■ Given instruction: Output all of the entries exactly as written.

■ Data excerpts:
+ + + +

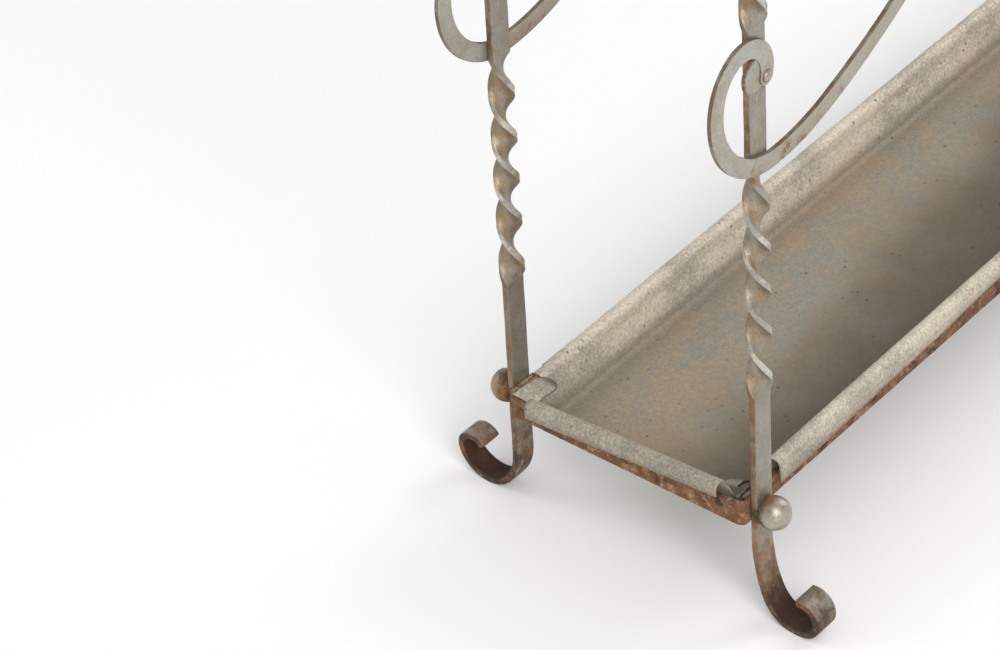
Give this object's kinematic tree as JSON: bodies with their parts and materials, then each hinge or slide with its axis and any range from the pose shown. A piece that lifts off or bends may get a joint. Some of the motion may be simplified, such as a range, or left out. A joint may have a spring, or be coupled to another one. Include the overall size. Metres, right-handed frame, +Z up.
{
  "type": "umbrella stand",
  "caption": "Long wrought umbrella stand: twisted flat-bar posts with curled feet, scrolls on the sides, a divided top frame and a lift-out sheet drip tray.",
  "frame": {"origin": "centre of the bounding box at floor level", "axes": "+X along the length towards the right-hand end, +Y towards the rear, +Z up"},
  "size_m": [0.654, 0.28, 0.6755],
  "materials": {
    "post_steel": "burnished, brown patina in the recesses",
    "rail_rust": "even red-brown rust",
    "scroll_steel": "satin, darkened edges",
    "ball_steel": "polished by handling, rust at the foot",
    "rivet_steel": "bright",
    "tray_sheet": "dull galvanised sheet, stained"
  },
  "bodies": {
    "stand": {"post_front_left": "post_steel", "post_front_right": "post_steel", "post_rear_left": "post_steel", "post_rear_right": "post_steel", "scroll_front_left": "scroll_steel", "scroll_front_right": "scroll_steel", "scroll_rear_left": "scroll_steel", "scroll_rear_right": "scroll_steel", "tray_rail_front": "rail_rust", "tray_rail_rear": "rail_rust", "tray_rail_left": "rail_rust", "tray_rail_right": "rail_rust", "top_rail_front": "post_steel", "top_rail_rear": "post_steel", "top_rail_left": "post_steel", "top_rail_right": "post_steel", "divider_1": "post_steel", "divider_2": "post_steel", "divider_3": "post_steel", "divider_4": "post_steel", "lower_ball_rivets": "ball_steel", "upper_ball_rivets": "ball_steel", "lower_rivet_washers": "rail_rust", "upper_rivet_washers": "rail_rust", "scroll_post_rivets": "rivet_steel", "scroll_top_rivets": "rivet_steel", "scroll_spacers": "post_steel", "scroll_collars": "scroll_steel", "divider_rivets": "post_steel"},
    "tray": {"drip_tray": "tray_sheet"}
  },
  "joints": [
    {"name": "tray_lift", "type": "slide", "parent": "stand", "child": "tray", "axis": [0, 0, 1], "range_m": [0, 0.08]}
  ]
}
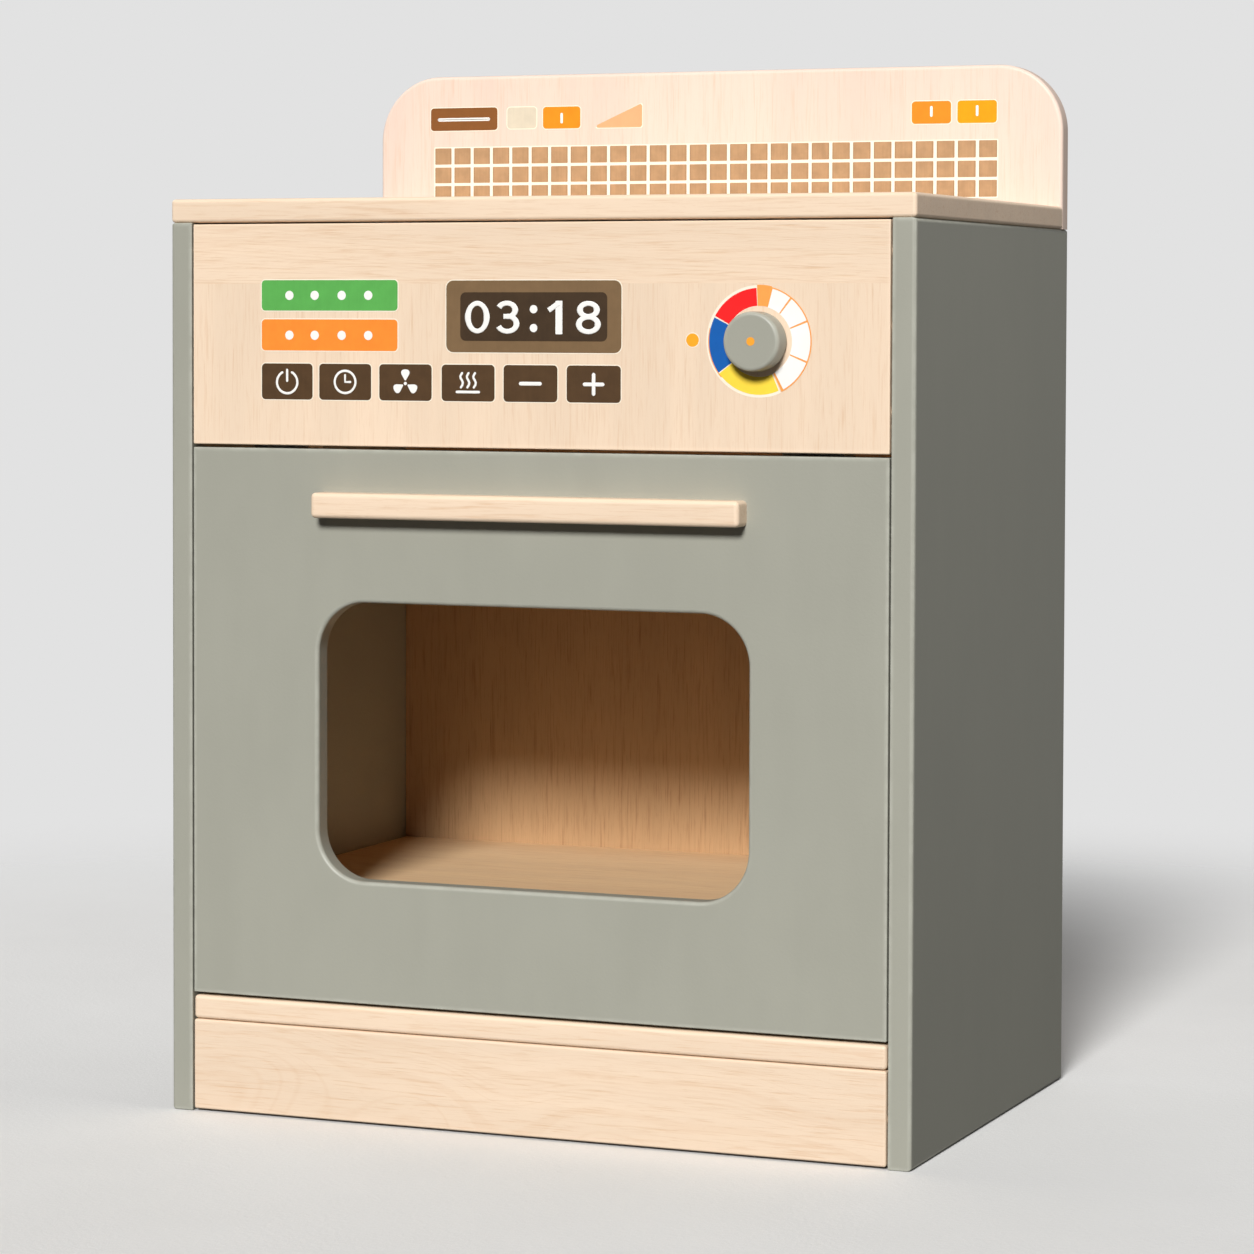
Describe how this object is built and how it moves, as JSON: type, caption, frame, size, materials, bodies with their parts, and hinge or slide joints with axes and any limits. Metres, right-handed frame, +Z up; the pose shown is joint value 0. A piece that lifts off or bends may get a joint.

+ + + +

■ Solution:
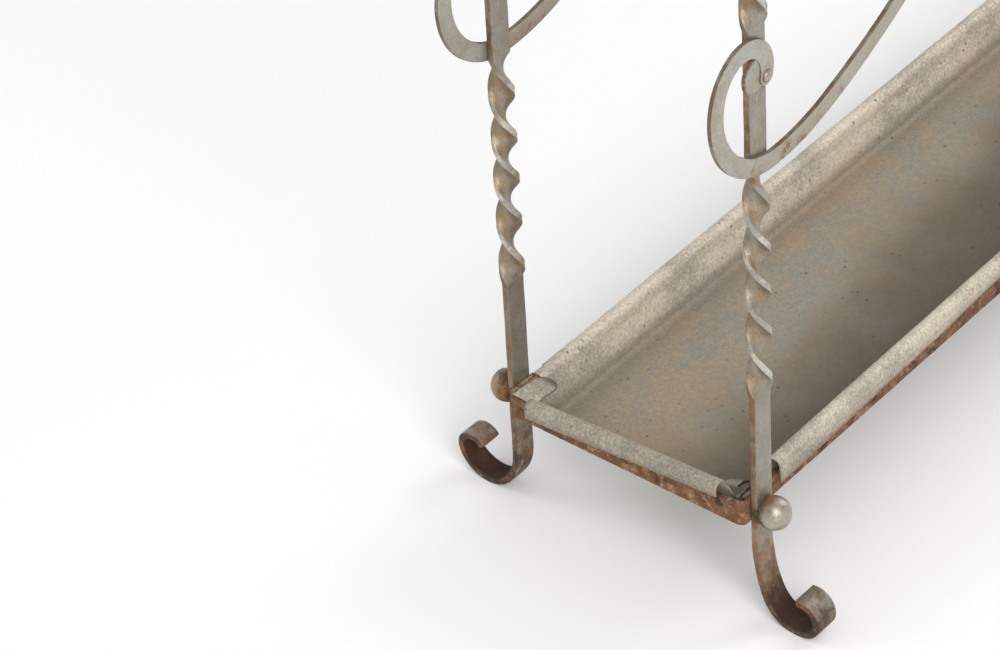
Give this object's kinematic tree as JSON: bodies with their parts and materials, then each hinge or slide with its axis and any range from the pose shown. A piece that lifts off or bends may get a joint. Some of the motion may be simplified, such as a range, or left out. A joint may have a spring, or be coupled to another one. Include the overall size. Metres, right-handed frame, +Z up.
{
  "type": "umbrella stand",
  "caption": "Long wrought umbrella stand: twisted flat-bar posts with curled feet, scrolls on the sides, a divided top frame and a lift-out sheet drip tray.",
  "frame": {"origin": "centre of the bounding box at floor level", "axes": "+X along the length towards the right-hand end, +Y towards the rear, +Z up"},
  "size_m": [0.654, 0.28, 0.6755],
  "materials": {
    "post_steel": "burnished, brown patina in the recesses",
    "rail_rust": "even red-brown rust",
    "scroll_steel": "satin, darkened edges",
    "ball_steel": "polished by handling, rust at the foot",
    "rivet_steel": "bright",
    "tray_sheet": "dull galvanised sheet, stained"
  },
  "bodies": {
    "stand": {"post_front_left": "post_steel", "post_front_right": "post_steel", "post_rear_left": "post_steel", "post_rear_right": "post_steel", "scroll_front_left": "scroll_steel", "scroll_front_right": "scroll_steel", "scroll_rear_left": "scroll_steel", "scroll_rear_right": "scroll_steel", "tray_rail_front": "rail_rust", "tray_rail_rear": "rail_rust", "tray_rail_left": "rail_rust", "tray_rail_right": "rail_rust", "top_rail_front": "post_steel", "top_rail_rear": "post_steel", "top_rail_left": "post_steel", "top_rail_right": "post_steel", "divider_1": "post_steel", "divider_2": "post_steel", "divider_3": "post_steel", "divider_4": "post_steel", "lower_ball_rivets": "ball_steel", "upper_ball_rivets": "ball_steel", "lower_rivet_washers": "rail_rust", "upper_rivet_washers": "rail_rust", "scroll_post_rivets": "rivet_steel", "scroll_top_rivets": "rivet_steel", "scroll_spacers": "post_steel", "scroll_collars": "scroll_steel", "divider_rivets": "post_steel"},
    "tray": {"drip_tray": "tray_sheet"}
  },
  "joints": [
    {"name": "tray_lift", "type": "slide", "parent": "stand", "child": "tray", "axis": [0, 0, 1], "range_m": [0, 0.08]}
  ]
}
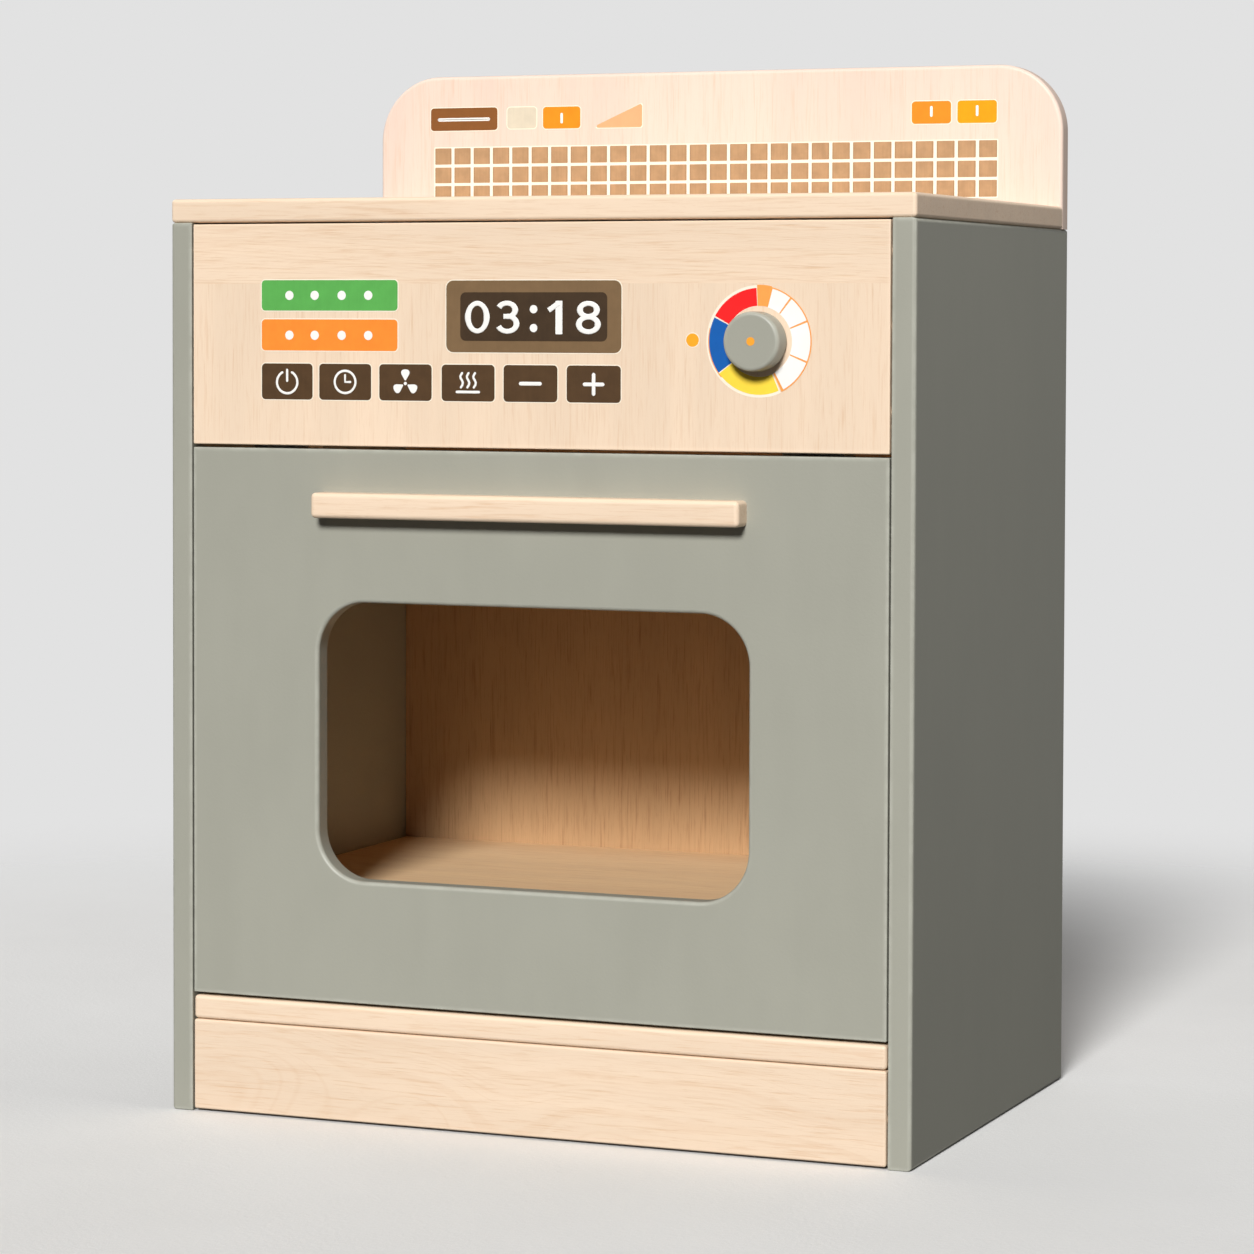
Describe how this object is built and how it moves, as JSON: type, caption, frame, size, materials, bodies with their parts, and hinge or slide joints with axes and any limits. Metres, right-handed frame, +Z up; the pose shown is joint value 0. A piece that lifts off or bends may get a joint.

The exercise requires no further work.